Three West Virginia Black Bears prospects to Watch (season stats as of start of August 7, 2017)
28 G, .303/.352/.486, 4 HR, 23 RBI, 33 H, 8 2B, 1 SB, 1 CS, 10 BB, 30 K, .839 OPS
The Pirates organization simply had to address catching depth beyond Elias Diaz in the 2017 MLB Draft. They did so by selecting two catchers within the first five rounds, the first being Jason Delay in the fourth, followed by Deon Stafford in the fifth. Stafford did spend a year in the Cape Cod League, where he hit .283/.337/.509 with six home runs. Stafford seemed too difficult to sign as a junior out of St. Joseph’s (PA), but the athletic backstop is off to a roaring start to his professional career. He leads all qualifying Black Bears in batting average (.303), he’s tied for first on the team in home runs (4), and his slugging (.486) and OPS (.839) are second only to Tristan Gray. You can view Stafford’s draft profile from Rum Bunter’s Nicholas Caporoso by clicking here.
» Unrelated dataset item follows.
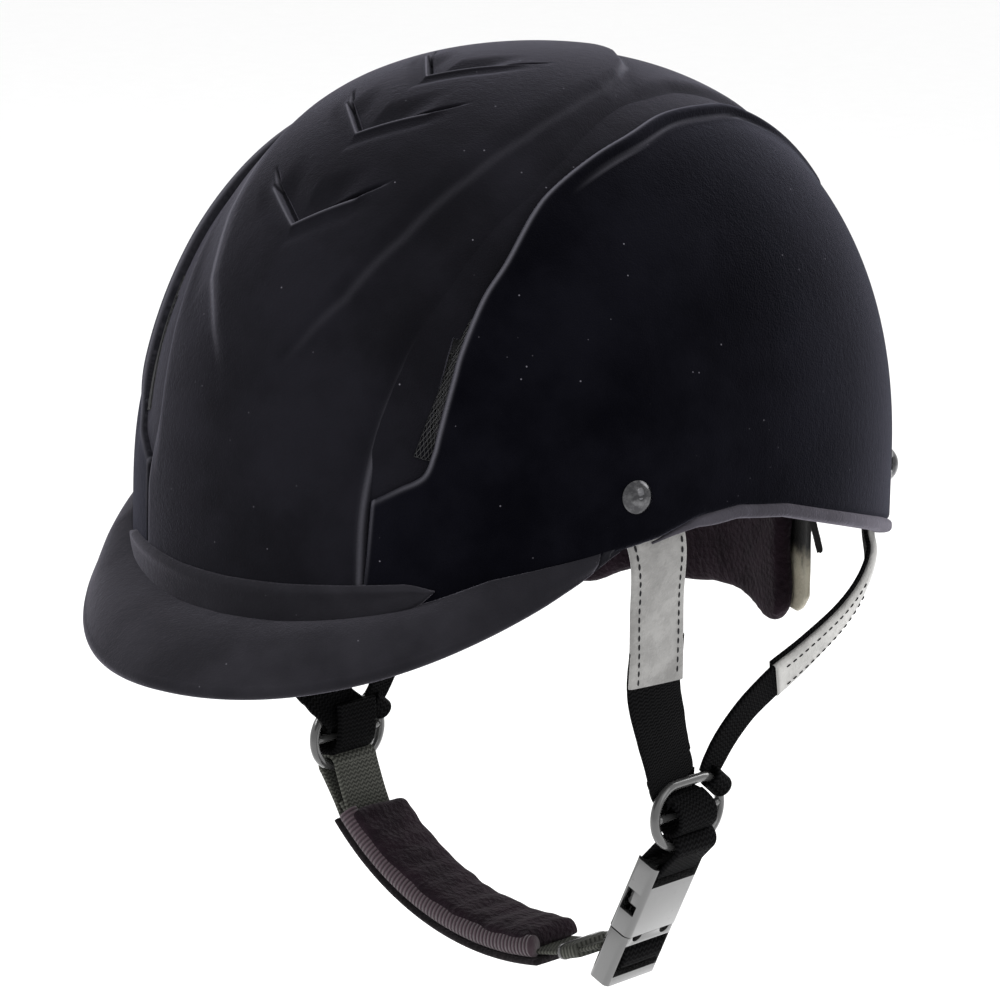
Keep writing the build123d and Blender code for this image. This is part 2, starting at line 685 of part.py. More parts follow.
# ---------------------------------------------------------------- assembly
def build():
    keep = above_rim()
    pieces = shell_pieces(keep)
    harness, holes = harness_pieces()
    for name in ("side_panel_left", "side_panel_right", "outer_shell"):
        for hole in holes:
            pieces[name] = pieces[name] - hole - mirrored(hole)
    front_room = strip(front_leather_stations(), LEATHER_WIDTH + 2, STRAP_ROOM)
    rear_room = strip(rear_leather_stations(), REAR_LEATHER_WIDTH + 2, STRAP_ROOM)
    well = Pos(0, 0, -6) * Cylinder(RIVET_WASHER_RADIUS + 0.5, 9)
    wells = [rivet(point)[2] * well for point in (SIDE_RIVET, REAR_RIVET)]
    pieces.update(liner_pieces([front_room, rear_room, *wells]))
    pieces["rim_binding"] = rim_binding()
    pieces.update(peak_pieces())
    pieces.update(harness)
    pieces.update(chin_pieces())
    pieces.update(buckle_pieces())
    pieces.update(nape_pieces())
    return pieces


os.makedirs("parts", exist_ok=True)
for node, shape in build().items():
    export_step(shape, f"parts/{node}.step")
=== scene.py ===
import math
import bmesh
import bpy
import numpy as np
from mathutils import Matrix, Vector, noise
from mathutils.kdtree import KDTree


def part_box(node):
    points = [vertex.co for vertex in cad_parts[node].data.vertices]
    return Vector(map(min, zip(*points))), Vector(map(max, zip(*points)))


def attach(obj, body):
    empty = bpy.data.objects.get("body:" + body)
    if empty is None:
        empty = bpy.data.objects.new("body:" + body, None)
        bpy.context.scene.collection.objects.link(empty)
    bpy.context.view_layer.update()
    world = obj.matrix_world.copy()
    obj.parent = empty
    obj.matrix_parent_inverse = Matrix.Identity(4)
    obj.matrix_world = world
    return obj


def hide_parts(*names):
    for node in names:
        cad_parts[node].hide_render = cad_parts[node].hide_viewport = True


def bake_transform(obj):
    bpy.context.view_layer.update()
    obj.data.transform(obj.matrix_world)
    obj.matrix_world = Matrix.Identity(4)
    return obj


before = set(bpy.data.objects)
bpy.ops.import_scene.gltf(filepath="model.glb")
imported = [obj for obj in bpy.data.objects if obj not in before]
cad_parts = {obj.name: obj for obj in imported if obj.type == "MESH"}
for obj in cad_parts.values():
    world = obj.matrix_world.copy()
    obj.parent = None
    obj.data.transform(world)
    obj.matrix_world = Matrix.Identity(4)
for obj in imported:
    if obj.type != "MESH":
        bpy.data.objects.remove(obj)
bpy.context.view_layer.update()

# ---- Studio: camera, floor and light ------------------------------------------------------
# A long lens at eye height looks at the front and the wearer's left side. The floor is a
# matt white sheet well under the chin strap, and the light comes from large soft panels.
eye = Vector((0.9633, -1.1046, 0.3057))
aim = Vector((-0.0034, -0.0030, -0.0105))
camera_data = bpy.data.cameras.new("camera")
camera_data.lens = 174.4
camera_data.sensor_width = 36.0
camera_data.clip_end = 20.0
camera = bpy.data.objects.new("camera", camera_data)
camera.location = eye
camera.rotation_mode = "QUATERNION"
camera.rotation_quaternion = (aim - eye).to_track_quat("-Z", "Y")
bpy.context.scene.collection.objects.link(camera)
bpy.context.scene.camera = camera
bpy.context.scene.view_settings.view_transform = "Standard"


def soft_light(name, place, size, power):
    """A square light panel that faces the helmet."""
    data = bpy.data.lights.new(name, "AREA")
    data.shape = "SQUARE"
    data.size = size
    data.energy = power
    lamp = bpy.data.objects.new(name, data)
    lamp.location = place
    lamp.rotation_mode = "QUATERNION"
    lamp.rotation_quaternion = (-Vector(place)).to_track_quat("-Z", "Y")
    bpy.context.scene.collection.objects.link(lamp)


soft_light("key_light", (-0.9, -1.3, 1.9), 1.4, 40)
soft_light("side_light", (1.9, 0.3, 0.9), 1.2, 8)
soft_light("back_light", (0.3, 1.8, 1.2), 1.4, 22)

world = bpy.data.worlds.new("studio")
bpy.context.scene.world = world
world.use_nodes = True
world.node_tree.nodes["Background"].inputs["Color"].default_value = (1, 1, 1, 1)
world.node_tree.nodes["Background"].inputs["Strength"].default_value = 1.0


class Number:
    """A value that varies over a surface, so that finishes can be written as sums."""

    def __init__(self, finish, socket):
        self.finish = finish
        self.socket = socket

    def combine(self, operation, first, second=0.0):
        made = self.finish.node("Math", {"operation": operation}, {0: first, 1: second})
        return Number(self.finish, made.outputs[0])

    def __add__(self, other):
        return self.combine("ADD", self, other)

    def __radd__(self, other):
        return self.combine("ADD", other, self)

    def __sub__(self, other):
        return self.combine("SUBTRACT", self, other)

    def __rsub__(self, other):
        return self.combine("SUBTRACT", other, self)

    def __mul__(self, other):
        return self.combine("MULTIPLY", self, other)

    def __rmul__(self, other):
        return self.combine("MULTIPLY", other, self)

    def __truediv__(self, other):
        return self.combine("DIVIDE", self, other)

    def sine(self):
        return self.combine("SINE", self)

    def floor(self):
        return self.combine("FLOOR", self)

    def absolute(self):
        return self.combine("ABSOLUTE", self)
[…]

34 G, .290/.373/.466, 3 HR, 18 RBI, 38 H, 6 2B, 4 3B, 2 SB, 5 CS, 16 BB, 21 K, .839 OPS
The 21-year-old was a ninth-round pick in 2017 out of Colorado Mesa, and his 6’2”, 200-pound frame has already produced sufficient offense for the Black Bears. His K/BB for his age and status is very good thus far – 21:16. He provides both power and speed which are rare to find in a ninth round corner outfielder, but so far, so good. Important note: Madris walked 45 times and struck out only 30 times in 62 games during his final season at Colorado Mesa.
12 G, 0-0, 0.56 ERA, 16.0 IP, 7 H, 1 R/ER, 6 BB, 23 K, 0 HR, .132 BAA, 0.81 WHIP
Small sample size, yes… But talk about a value pick. Seelinger is a 28th-round pick in 2017 from SUNY Farmingdale on Long Island, N.Y. Last season, he showed a 4-1 record with a 1.39 ERA and 69 strikeouts in 51.2 innings. A low-90s fastball couples with a unique knuckle curve-like pitch that can drop into the mid-70s. A mix like this can fool eye levels and keep hitters guessing with his side-step and over-the-top delivery.